I brought the pocket watch over to my dad and asked him if the battery could be replaced. I didn't see any screws on the back of the watch, so I didn't know if it was even possible. I was getting mentally prepared for the possibility that I might have to go to a jeweler or horologist just to get the battery replaced. Thankfully, my dad showed me the trick to opening the back, a trick which I am going to share with you!
Look around the seam of the back piece. There should be a little gap somewhere. Find that gap and use a large precision screwdriver to pry at it and pop off the back piece. If you are unsure as to which part of the watch is the seam of the back piece, look at the second picture. In it, the back piece is at the top directly under my index finger and the seam is the first line from the top.

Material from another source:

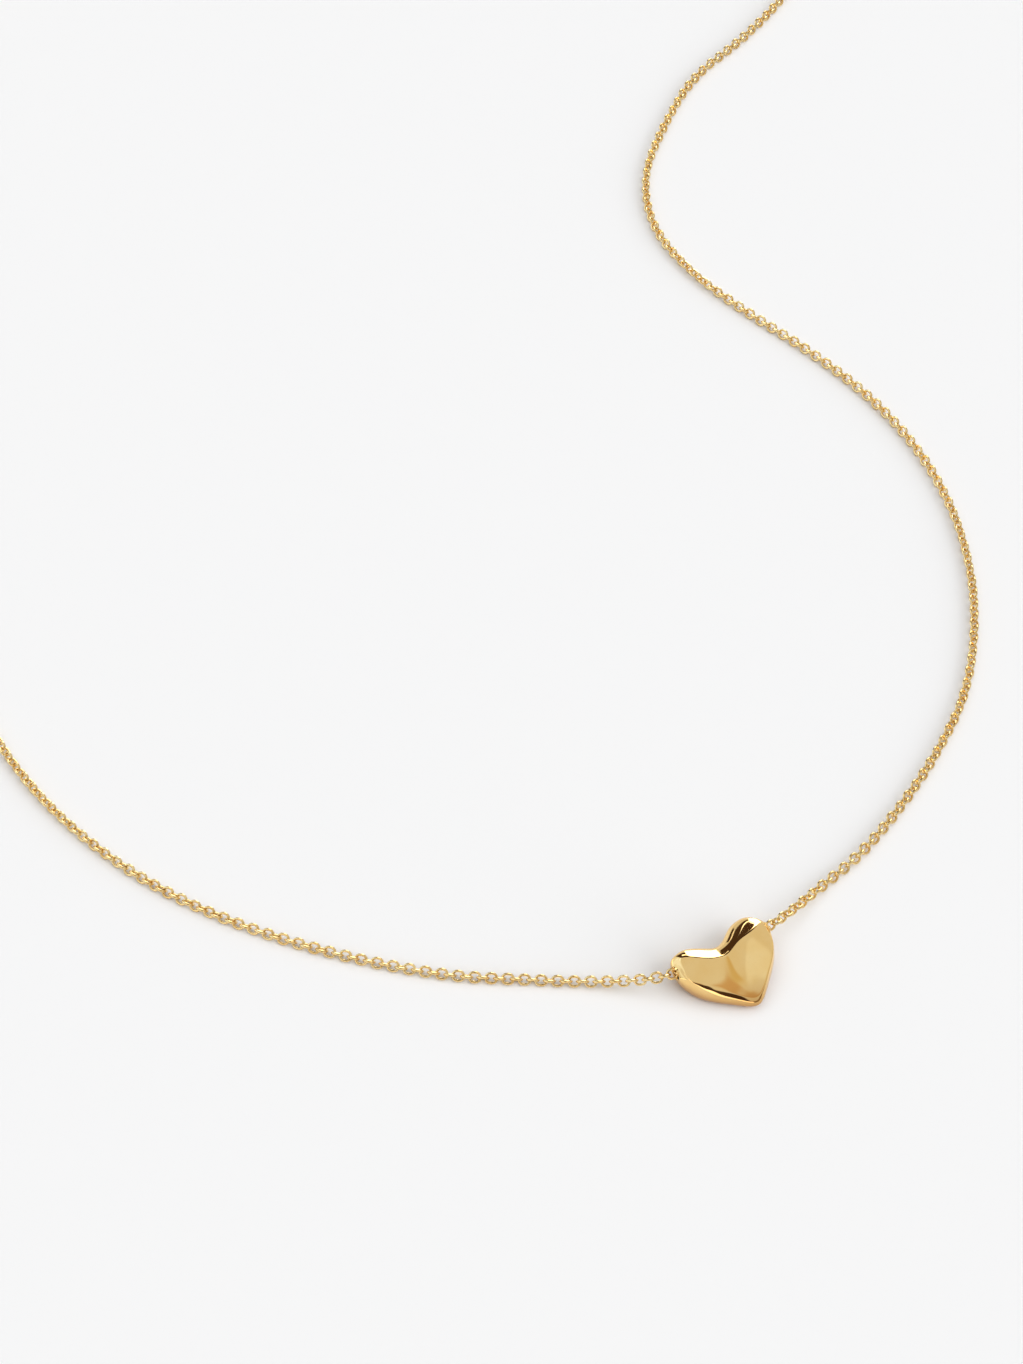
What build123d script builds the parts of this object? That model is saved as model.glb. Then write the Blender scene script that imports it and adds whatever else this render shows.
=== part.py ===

Inside the watch you may find a plastic piece. This piece is surprisingly important. For my watch, it holds the battery and the actual face of the watch in place. Gently remove it and set it aside.
Make a note of what kind of battery the watch runs on. In the picture above, the battery looks somewhat like a nucleolus in a cell nucleus, if you can see the watch as a cell. Watch batteries are small and round, but there are different kinds of "small." My watch runs on a SR626. Change the battery as you would normally change the battery: pop it out and replace it. The best thing about replacing watch batteries is that you know immediately whether the new battery works or not because the watch will begin ticking when you put the new battery in.
To put the back piece back on, simply join it to the watch and squeeze to pop it back into place.
Well? Your thoughts?
Please feel free to give me feedback on my tutorials!